Indépendamment d'un adversaire habile à se réinventer, les gouvernements sociaux-démocrates n'ont pas su tenir leurs promesses dans des Etats que n'alimente plus la prospérité des "trente glorieuses". Ils n'ont pas enrayé l'inversion du rapport de force entre capital et salariés - la redistribution de la richesse en faveur des revenus du capital et la baisse de la part des salaires dans le PIB. Ils n'ont pas empêché l'augmentation des inégalités sociales. Ils ont sous-estimé, par mauvaise conscience idéologique, les effets de l'immigration dont les classes populaires se sont senties les victimes incomprises. Ils ont vanté comme un projet protecteur une Europe qui n'est pas perçue comme tel.

 

"DES PARTIS D'ÉLITES"


"La gauche européenne s'est ralliée à une économie de marché raisonnée, analyse Hubert Védrine, ancien ministre socialiste des affaires étrangères. Le libéralisme a créé des richesses comme jamais dans l'humanité alors que tous les systèmes planifiés ont abouti à la pénurie et à l'autoritarisme. Mais la social-démocratie a été prise à contre-pied par la révolution conservatrice de Margaret Thatcher et un libéralisme pur et dur qui s'est imposé partout.

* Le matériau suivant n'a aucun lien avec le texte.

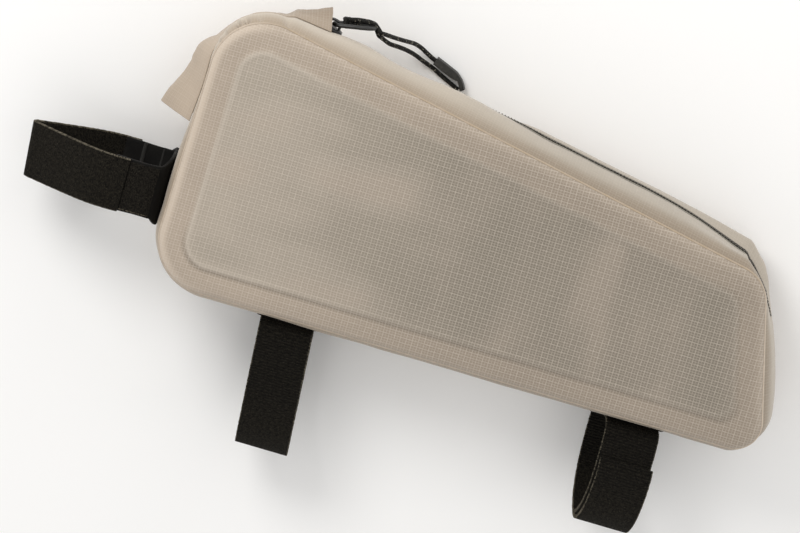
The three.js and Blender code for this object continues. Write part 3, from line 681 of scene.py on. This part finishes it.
@lru_cache(maxsize=None)
def outlinePoint(place, inset=0.0):
    # 0 base, 1 heel corner, 2 rear, 3 tail corner, 4 top, 5 front top corner, 6 front, 7 front base corner
    turned = place % 8
    stretch = int(turned)
    share = turned - stretch

    def at(k):
        return Vector(body["corners"][k % 4][:2])

    def inward(k):
        d = (at(k + 1) - at(k)).normalized()
        return Vector((-d.y, d.x))

    def corner(k):
        before, after = inward(k + 3), inward(k)
        middle = (before + after) / (1 + before.dot(after))
        radius = max(body["corners"][k % 4][2] - inset, body["leastRadius"])
        return before, after, radius, at(k) + middle * (inset + radius)
    if stretch % 2 == 0:
        k = stretch // 2
        out = -inward(k)
        a, b = corner(k), corner((k + 1) % 4)
        start, end = a[3] + out * a[2], b[3] + out * b[2]
        point = start.lerp(end, share)
        return point.x, point.y, out.x, out.y
    before, after, radius, centre = corner(((stretch + 1) // 2) % 4)
    first = math.atan2(-before.y, -before.x)
    turn = (math.atan2(-after.y, -after.x) - first) % (2 * math.pi)
    angle = first + turn * share
    return (centre.x + radius * math.cos(angle), centre.y + radius * math.sin(angle),
            math.cos(angle), math.sin(angle))


def runTable(steps=1600):
    rows = [0.0]
    before = outlinePoint(0.0)
    for k in range(1, steps + 1):
        now = outlinePoint(8.0 * k / steps if k < steps else 7.99999)
        rows.append(rows[-1] + math.hypot(now[0] - before[0], now[1] - before[1]))
        before = now
    return rows


runs = runTable()


def runAt(place):  # millimetres along the seam from the front of the base
    at = place / 8 * (len(runs) - 1)
    k = min(int(at), len(runs) - 2)
    return runs[k] + (runs[k + 1] - runs[k]) * (at - k)


def placeAt(run):
    k = min(max(bisect_left(runs, run), 1), len(runs) - 1)
    share = (run - runs[k - 1]) / max(runs[k] - runs[k - 1], 1e-9)
    return (k - 1 + share) * 8 / (len(runs) - 1)


def crownAt(place, across):
    half = min(across, 1 - across)
    level = between(flatRows, place)
    tall = between(roundRows, half) * (1 - level) + between(levelRows, half) * level
    out = body["crown"] * between(bulgeRows, place) * tall
    dip = fade(place, 4.97, 5.12) * (1 - fade(place, 5.8, 6.05))  # pulled in under the hood
    out -= 1.2 * dip * fade(half, 0.12, 0.34)
    if 2.7 < place < 4.3:
        out -= between(cutRows, place) * fade(across, 0.05, 0.3) * (1 - fade(across, 0.56, 0.72))
    if not 4.4 < place < 5.06:
        return out
    return out + between(swellRows, place) * fade(half, 0.05, 0.3) * (1 - fade(across, 0.45, 0.6))


def bandPoint(place, across, lift=0.0):
    x, y, nx, ny = outlinePoint(place)
    out = crownAt(place, across) + lift
    z = body["rimTop"] + (body["rimBottom"] - body["rimTop"]) * across
    return x + nx * out, y + ny * out, z


# Side panels

panel = {
    "rim": 47.0,  # height of the seam under the upper panel
    "steps": 440,
    "rings": 46,
    "edge": 14.0,  # how far the pressed border reaches in
    "spine": ((58, 50), (192, 36)),  # where the inner rings close
    "profile": [(0, 0), (0.5, 0.75), (1.6, 1.55), (3.5, 2.05), (6, 2.25), (8.2, 2.2), (9.2, 2.3),
                (10.4, 2.98), (11.3, 3.0), (12.4, 2.84), (14, 2.8)],
    "plain": [(0, 0), (0.5, 0.75), (1.6, 1.5), (3.5, 2.1), (6, 2.45), (9, 2.68), (11, 2.78), (14, 2.8)],
    "thickness": 1.1,
    "lowest": 1.15,  # the wall is added outward, so the lower panel then rests on the floor
}


def panelPoint(place, ring):
    reach = min(ring, panel["edge"])
    x, y, nx, ny = outlinePoint(place, reach)
    if ring > panel["edge"]:
        share = ring - panel["edge"]
        (x0, y0), (x1, y1) = panel["spine"]
        t = min(max((x - 14) / (216 - 14), 0), 1)
        x += (x0 + (x1 - x0) * t - x) * share
        y += (y0 + (y1 - y0) * t - y) * share
    ridge = 1 - 0.6 * fade(place, 3.3, 4.0) * (1 - fade(place, 4.95, 5.7))
    shaped, plain = between(panel["profile"], reach), between(panel["plain"], reach)
    rise = plain + (shaped - plain) * ridge
    calm = fade(reach, 1, 9)
    wave = noise.noise(Vector((x * 0.03, y * 0.034, 3.1)))
    ripple = noise.noise(Vector((x * 0.085, y * 0.075, 7.7)))
    rise += calm * (0.16 * wave + 0.07 * ripple - 0.05)
    pucker = noise.noise(Vector((runAt(place) * 0.16, reach * 0.12, 1.5)))
    rise += 0.16 * pucker * fade(reach, 0.2, 3) * (1 - fade(reach, 7, 12))
    return x, y, rise, reach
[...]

Elle n'a pas su compenser les effets de la mondialisation libérale et, comme l'avait fait Roosevelt dans les années 1930, sauver le capitalisme contre lui-même. C'est ce qu'elle devrait faire maintenant."


L'effet est sans appel. La gauche européenne s'est déconnectée de sa base électorale traditionnelle, ces classes moyennes et populaires qu'elle était censée protéger. "Les partis de gauche sont devenus des partis d'élite, note Denis MacShane, député travailliste britannique. Ils n'ont pour lien avec le monde du travail que les diplômés des villes, les syndicalistes ou les fonctionnaires."


La déconfiture générale de la social-démocratie mérite d'être nuancée. Le cas français en est une illustration. Le Parti socialiste a perdu trois batailles présidentielles, mais ne cesse de remporter les élections locales et son leadership s'est renforcé au sein de la gauche. Pour l'essayiste socialiste Alain Bergounioux, il s'agit plutôt d'une fin de cycle. "La social-démocratie reste tout de même le pivot de l'alternance."